►
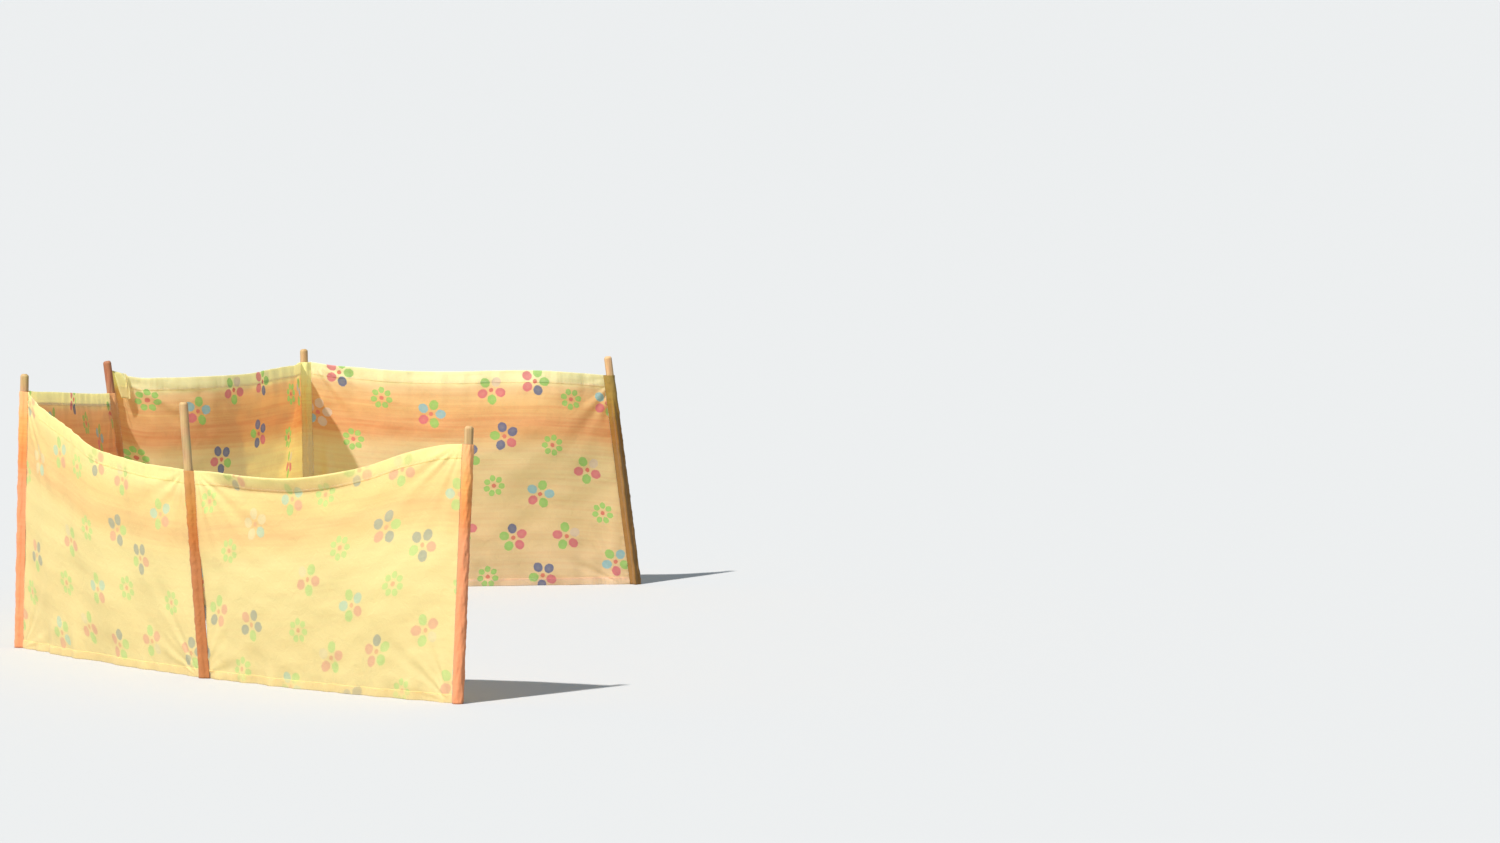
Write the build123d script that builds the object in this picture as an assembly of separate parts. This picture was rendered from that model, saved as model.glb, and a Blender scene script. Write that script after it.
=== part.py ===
from build123d import *
import os
from math import cos, radians, sin, tan

# Beach windbreak: five bays of hemmed cloth with a sewn pocket on each of six round wooden poles,
# set out in the sand as a bent row round a sheltered space that stays open on one side.
# The row runs from pole 1, the free end in front, round the left to pole 6 at the back right.
# Millimetres and degrees. The sand is at z = 0, and the origin is on the foot of pole 1.

# Poles: turned dowels, driven in by hand, each to its own depth and with its own lean
# to the left, which is -X. Their heights are upright ones, over the sand.
pole_diameter = 25.0
pole_end_round = 7.0
pole_heights = [757.0, 780.0, 808.0, 788.0, 775.0, 744.0]
pole_leans = [-2.5, 4.0, -1.5, 7.0, 1.0, 7.2]

# Layout on the sand: how far apart neighbouring feet are, and the way that each bay runs.
foot_spacings = [995.0, 1048.0, 1040.0, 1008.0, 1068.0]
bay_bearings = [138.5, 126.0, 75.5, 62.5, 7.0]

# Cloth edge: its height on each pole, then where each bay is lowest and how far it sags there.
cloth_heights = [703.0, 586.0, 757.0, 688.0, 732.0, 680.0]
low_points = [0.62, 0.50, 0.50, 0.50, 0.40]
sags = [48.0, 52.0, 3.0, 2.0, 12.0]

# Belly that the wind gives each bay, away from the sheltered side where it is positive: all of
# it at half the tallest pole's height, and a share of it at the sand and at that pole's end.
bellies = [52.0, 40.0, -24.0, -145.0, -42.0]
belly_share_at_sand = 0.35
belly_share_at_top = 0.6

# Cloth: one layer in the panels, two in the hems and in the flaps beside the pockets.
cloth_thickness = 1.2
hem_thickness = 2.4
top_hem_height = 38.0
bottom_hem_height = 24.0

# Pockets: loose on the pole, and stitched to the panels at this distance from its axis.
pocket_slack = 0.3
pocket_wall = 1.6
seam_distance = 22.0

pole_radius = pole_diameter / 2
bore_radius = pole_radius + pocket_slack
pocket_radius = bore_radius + pocket_wall
bay_count = len(foot_spacings)
pole_count = bay_count + 1
full_height = max(pole_heights)
spare = 2 * pole_diameter
reach = 2 * full_height


def pole_feet():
    """Each pole's foot on the sand, walked bay by bay from the origin."""
    feet = [Vector(0, 0, 0)]
    for bearing, spacing in zip(bay_bearings, foot_spacings):
        direction = Vector(cos(radians(bearing)), sin(radians(bearing)), 0)
        feet.append(feet[-1] + direction * spacing)
    return feet


feet = pole_feet()


def axis_point(pole, height):
    """The point of a leaning pole's axis at a height."""
    return feet[pole] + Vector(-height * tan(radians(pole_leans[pole])), 0, height)


def in_bay(bay):
    """The bay's own frame: X from its first foot to its second, Z up, Y out of the shelter."""
    return Location(feet[bay], (0, 0, bay_bearings[bay]))


def axis_x(bay, pole, height):
    """How far along the bay a pole's axis is, at a height."""
    bearing = radians(bay_bearings[bay])
    offset = axis_point(pole, height) - feet[bay]
    return offset.X * cos(bearing) + offset.Y * sin(bearing)


def seam_x(bay, pole, height):
    """How far along the bay the stitched edge of a pole's pocket is, at a height."""
    inward = seam_distance if pole == bay else -seam_distance
    return axis_x(bay, pole, height) + inward


def under_cloth_edge(bay, drop):
    """Side view of all that is below the bay's sagging top edge, lowered by a drop."""
    first_z = cloth_heights[bay]
    last_z = cloth_heights[bay + 1]
    first_x = axis_x(bay, bay, first_z)
    last_x = axis_x(bay, bay + 1, last_z)
    share = low_points[bay]
    low_x = first_x + (last_x - first_x) * share
    low_z = first_z + (last_z - first_z) * share - sags[bay]
    edge = Spline((first_x, first_z - drop), (low_x, low_z - drop), (last_x, last_z - drop))
    rest = Polyline(
        (last_x, last_z - drop),
        (last_x + spare, last_z - drop),
        (last_x + spare, 0),
        (first_x - spare, 0),
        (first_x - spare, first_z - drop),
        (first_x, first_z - drop),
    )
    return make_face(edge + rest)


def upright_strip(left_x, right_x):
    """Side view of the strip between two lines, each given by its place along the bay."""
    low_left, low_right = (left_x(0), 0), (right_x(0), 0)
    high_left, high_right = (left_x(full_height), full_height), (right_x(full_height), full_height)
    return make_face(Polyline(low_left, low_right, high_right, high_left, close=True))


def between_seams(bay):
    """Side view of the stretch between the pockets' stitched edges."""
    return upright_strip(
        lambda height: seam_x(bay, bay, height),
        lambda height: seam_x(bay, bay + 1, height),
    )


def beside_pole(bay, pole):
    """Side view of the strip from just past a pole's axis to the stitched edge of its pocket."""
    past = -pole_radius if pole == bay else pole_radius
    return upright_strip(
        lambda height: axis_x(bay, pole, height) + past,
        lambda height: seam_x(bay, pole, height),
    )


def bottom_strip(bay):
    """Side view of the bottom hem, and of the same strip past the poles."""
    middle = foot_spacings[bay] / 2
    return Pos(middle, bottom_hem_height / 2) * Rectangle(reach, bottom_hem_height)


def cloth_line(bay, height, belly, thickness):
    """Plan of the bay's cloth at a height: a thin arc from pole axis to pole axis."""
    start, end = axis_point(bay, height), axis_point(bay + 1, height)
    chord = (end - start).length
    half = thickness / 2
    outside = ThreePointArc((0, half), (chord / 2, belly + half), (chord, half))
    inside = ThreePointArc((0, -half), (chord / 2, belly - half), (chord, -half))
    ends = Line((0, -half), (0, half)) + Line((chord, -half), (chord, half))
    return Plane(origin=start, x_dir=end - start, z_dir=(0, 0, 1)) * make_face(outside + inside + ends)


def cloth_wall(bay, thickness):
    """The bay's cloth as a wall that bellies out most at mid height, from axis to axis."""
    belly = bellies[bay]
    levels = [
        (0.0, belly * belly_share_at_sand),
        (full_height / 2, belly),
        (full_height, belly * belly_share_at_top),
    ]
    return loft([cloth_line(bay, height, swell, thickness) for height, swell in levels])


def cut_from_wall(bay, thickness, side_view):
    """The piece of the bay's cloth that a side view outlines, in place in the row."""
    block = extrude(Plane.XZ * side_view, reach / 2, both=True)
    return cloth_wall(bay, thickness) & (in_bay(bay) * block)


def cloth_panel(bay):
    """The single cloth between the hems and the pockets."""
    middle = under_cloth_edge(bay, top_hem_height) - bottom_strip(bay)
    return cut_from_wall(bay, cloth_thickness, middle & between_seams(bay))


def top_hem(bay):
    """The doubled strip that follows the sagging top edge."""
    strip = under_cloth_edge(bay, 0) - under_cloth_edge(bay, top_hem_height)
    return cut_from_wall(bay, hem_thickness, strip & between_seams(bay))


def bottom_hem(bay):
    """The doubled strip along the sand."""
    return cut_from_wall(bay, hem_thickness, bottom_strip(bay) & between_seams(bay))


def on_pole(pole, radius, height, end_round=0.0):
    """A round bar on a pole's axis, leaning with it, cut level at the sand, up to a height."""
    lean = pole_leans[pole]
    length = height / cos(radians(lean)) + spare
    bar = Pos(0, 0, length / 2 - spare) * Cylinder(radius, length)
    if end_round:
        bar = fillet(bar.edges().group_by(Axis.Z)[-1], end_round)
    above_sand = Pos(0, 0, reach / 2) * Box(reach, reach, reach)
    return Location(feet[pole]) * (Rot(0, -lean, 0) * bar & above_sand)


def pole(index):
    """A round wooden pole, its top end rounded over."""
    return on_pole(index, pole_radius, pole_heights[index], pole_end_round)


def pocket(index):
    """The sewn cloth tube on a pole, with a doubled flap to each panel that it is stitched to."""
    body = on_pole(index, pocket_radius, cloth_heights[index])
    for bay in (index - 1, index):
        if 0 <= bay < bay_count:
            flap = under_cloth_edge(bay, 0) & beside_pole(bay, index)
            body = body + cut_from_wall(bay, hem_thickness, flap)
    return body - on_pole(index, bore_radius, full_height)


os.makedirs("parts", exist_ok=True)
for index in range(pole_count):
    export_step(pole(index), f"parts/pole_{index + 1}.step")
    export_step(pocket(index), f"parts/pole_pocket_{index + 1}.step")
for bay in range(bay_count):
    export_step(cloth_panel(bay), f"parts/cloth_panel_{bay + 1}.step")
    export_step(top_hem(bay), f"parts/top_hem_{bay + 1}.step")
    export_step(bottom_hem(bay), f"parts/bottom_hem_{bay + 1}.step")
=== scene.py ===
import math

import bpy
import numpy as np
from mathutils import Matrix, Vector


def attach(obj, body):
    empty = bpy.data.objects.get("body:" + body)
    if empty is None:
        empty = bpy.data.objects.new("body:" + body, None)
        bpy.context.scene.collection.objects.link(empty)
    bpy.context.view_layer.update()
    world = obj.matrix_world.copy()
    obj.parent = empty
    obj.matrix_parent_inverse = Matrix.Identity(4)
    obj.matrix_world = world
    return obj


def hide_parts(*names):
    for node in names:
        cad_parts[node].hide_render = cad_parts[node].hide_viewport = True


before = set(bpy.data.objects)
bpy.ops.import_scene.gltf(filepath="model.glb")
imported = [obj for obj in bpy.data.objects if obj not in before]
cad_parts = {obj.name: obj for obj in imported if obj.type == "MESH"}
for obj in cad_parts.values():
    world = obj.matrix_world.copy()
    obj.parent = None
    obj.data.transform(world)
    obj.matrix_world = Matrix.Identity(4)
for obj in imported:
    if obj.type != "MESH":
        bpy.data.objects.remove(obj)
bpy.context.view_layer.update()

# Camera: 1.95 m above the ground and some eighteen metres in front of the row, looking a little
# down through a long lens, so that the near bays hardly look bigger than the far ones.
eye_point = (0.794, -17.582, 1.95)
degrees_down = 3.842
camera_data = bpy.data.cameras.new("long_lens")
camera_data.sensor_width = 36.0
camera_data.lens = 156.0
camera_data.clip_end = 4000.0
camera = bpy.data.objects.new("long_lens", camera_data)
camera.location = eye_point
camera.rotation_euler = (math.radians(90 - degrees_down), 0, 0)
bpy.context.scene.collection.objects.link(camera)
bpy.context.scene.camera = camera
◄
* _Short problem_
Write out a verbatim copy of the data, beginning with its first line and ending with the line that contains "# Millimetres and".

* _Response to the exercise_
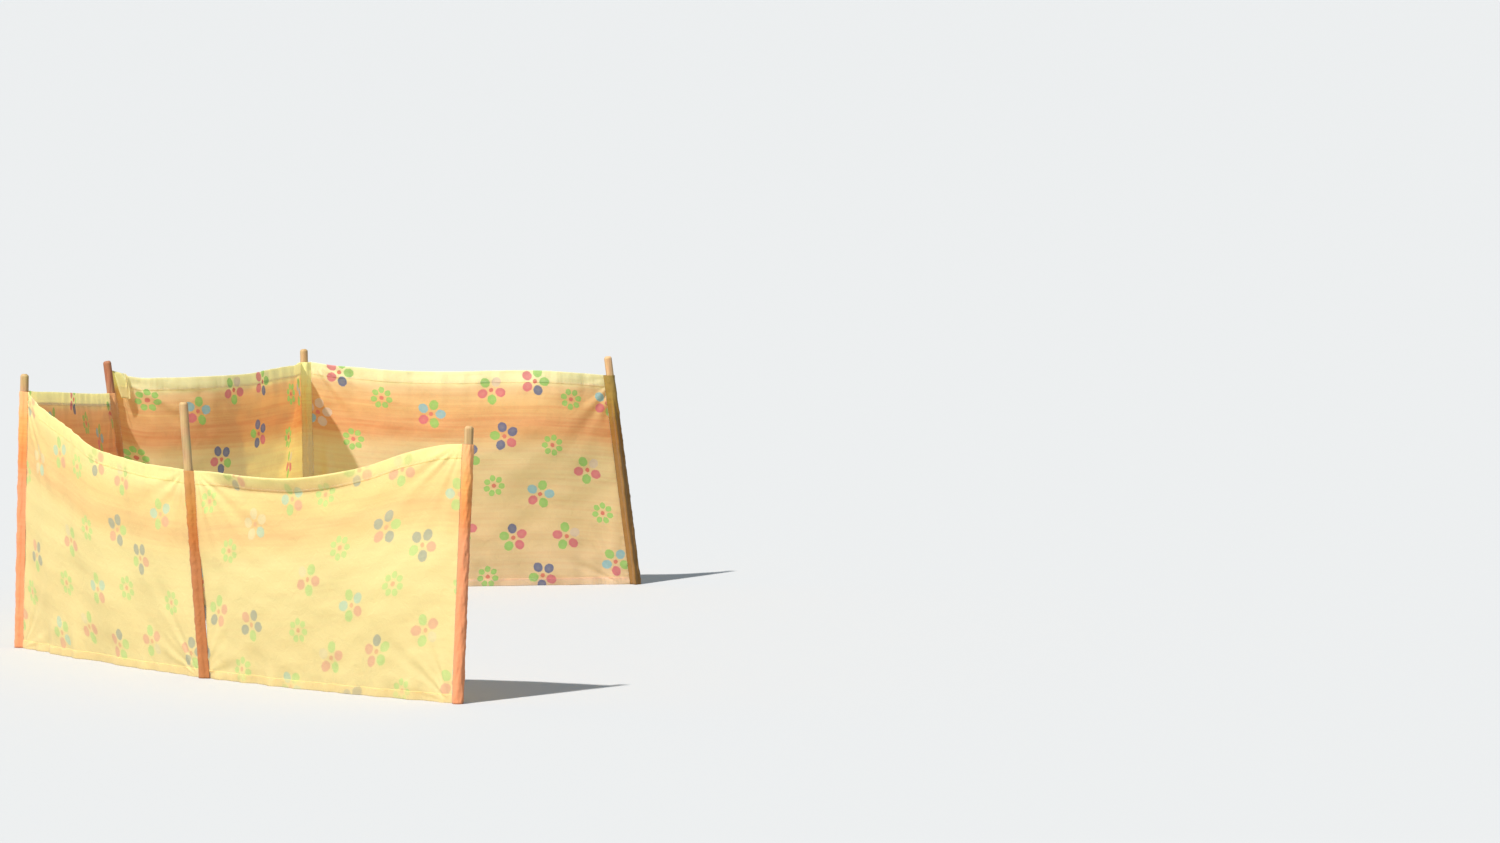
Write the build123d script that builds the object in this picture as an assembly of separate parts. This picture was rendered from that model, saved as model.glb, and a Blender scene script. Write that script after it.
=== part.py ===
from build123d import *
import os
from math import cos, radians, sin, tan

# Beach windbreak: five bays of hemmed cloth with a sewn pocket on each of six round wooden poles,
# set out in the sand as a bent row round a sheltered space that stays open on one side.
# The row runs from pole 1, the free end in front, round the left to pole 6 at the back right.
# Millimetres and degrees. The sand is at z = 0, and the origin is on the foot of pole 1.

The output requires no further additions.